Fri, 25 Jun 2010
Last week Red Hat put on a Professors' Open Source Summer Experience (POSSE) at RIT. Being an alumni, I was excited by the opportunity to be able to go back up to The ROC and teach some of the people that taught me. Going into it, I really had no idea what to expect. All I knew is that I was going to help lead the 'deep dive' section of the course, where I would teach professors how to dive in head first and get productively lost in a strange codebase. This is not something that can be accomplished with a set of powerpoint slides. Teaching how to hack on open source requires that you emerse yourself into a codebase, and bring your students with you.
Measure is an activity that turns the computer into an oscilloscope. Signals from the microphone (and sensors) can be plotted in time and frequency domains.
I had never used this activity, let alone hacked on it before. I've also never
done any sugar activity development, aside from some tweaking of the OpenVideoChat, so I really
had no idea what I was getting myself into. The obvious first step was to
get it running. All of us were able to start the activity in virtual machines
or emulators, except for one install which hit some odd errors upon startup.
We were able to quickly track the bug down to a stray
__init__ before some critical initialization code.
Right after we fixed the problem we noticed that Walter Bender had already
fixed this issue a few hours earlier. After a
git pull, we were
up and running.
Once we all got the activity running, we took a look at the bug list to see if there was any low-hanging fruit for us to tackle. Since the previous POSSE had already done some work on this activity the week before, there were not any trivial tickets left in the queue. So, in that case, we dove head first into the hardest one, "Measure activity gets stuck after recording". This ticket had very little information, and no log output, so we were on our own to try and track it down. We were able to reliably reproduce the issue on the XO-1.5, but not on the 1.0. In our virtual machines we hit it sporadically. We all agreed that it felt like a race-condition, most likely due to threading. So we started instrumenting the code and adding some debugging statements to try and figure out which line of code was the culprit.
In our efforts to scatter
raise Exception("WTF?!"). We finally realized that since the activity would freeze, it was never able to flush stderr/stdout to the log. A quick find/replace regex later, and we were using the proper
logging module and seeing our debugging output hit the logs.

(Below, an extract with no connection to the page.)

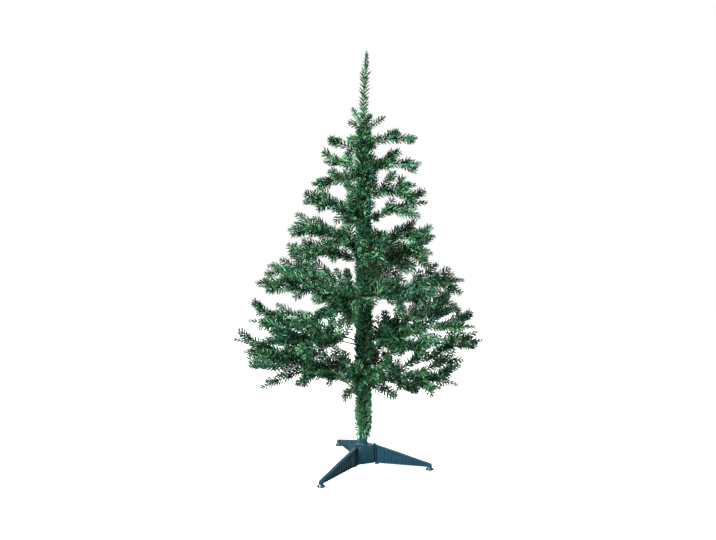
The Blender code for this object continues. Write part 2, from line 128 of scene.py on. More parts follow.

We were then able to track the bug down to a line of code that uses GTK to try and get
the coordinates of the parent window. At this point, since none of us were GTK
experts, we had to go upstream. So, I dropped into #fedora-devel and asked.
Within 10 minutes I had responses from 3 different GTK hackers. One was a
typical RTFM response, which humored the professors (who are very used to
hearing/saying this), but the others pointed us in the right direction. One
mentioned that gtk.gdk calls probably should not be done in a seperate thread.
So, a suggested workaround was to add
calls before running any gtk.gdk code in the thread. A 2-line
patch later, and we had squashed the bug.
We eventually bumped into the inevitable typo in some comments. So, we made the fix locally, and committed it to our git repo. A few minutes later and we found another one. I saw this as a great opportunity to show off some of my git-fu. Instead of sending two "Fix typo" patches upstream, I showed the professors how to use git interactive rebasing to squash multiple commits into a single one. They all followed along closely, and the workflow made sense to them.
While we were looking through the ticket queue, we saw an issue where Measure
would apparently leak memory and crash when running it for a long period of
time. While keeping this in mind, we kept our eyes peeled while wandering
around the codebase to see if we could track the issue down. When looking at
the code that takes screenshots of the waveform, I noticed that it created a
temporary file with
tempfile.mkstemp, saved the pixmap to it,
injected it into the Journal, and then deleted the directory. This looked fine
at a first glance, until I realized that it never closed the temporary file descriptor.
Another 2-line patch later, and this issue was solved.
The next day both of the patches that we sent upstream were applied by Walter Bender.
Overall, POSSE definitely exceeded my expectations, and I'm extremely satisfied with how the 'deep dive' section went. I went into it feeling completely unprepared to teach, but by trusting my "hacker intuition", I feel that it turned out to be a fantastic learning experience for all of us.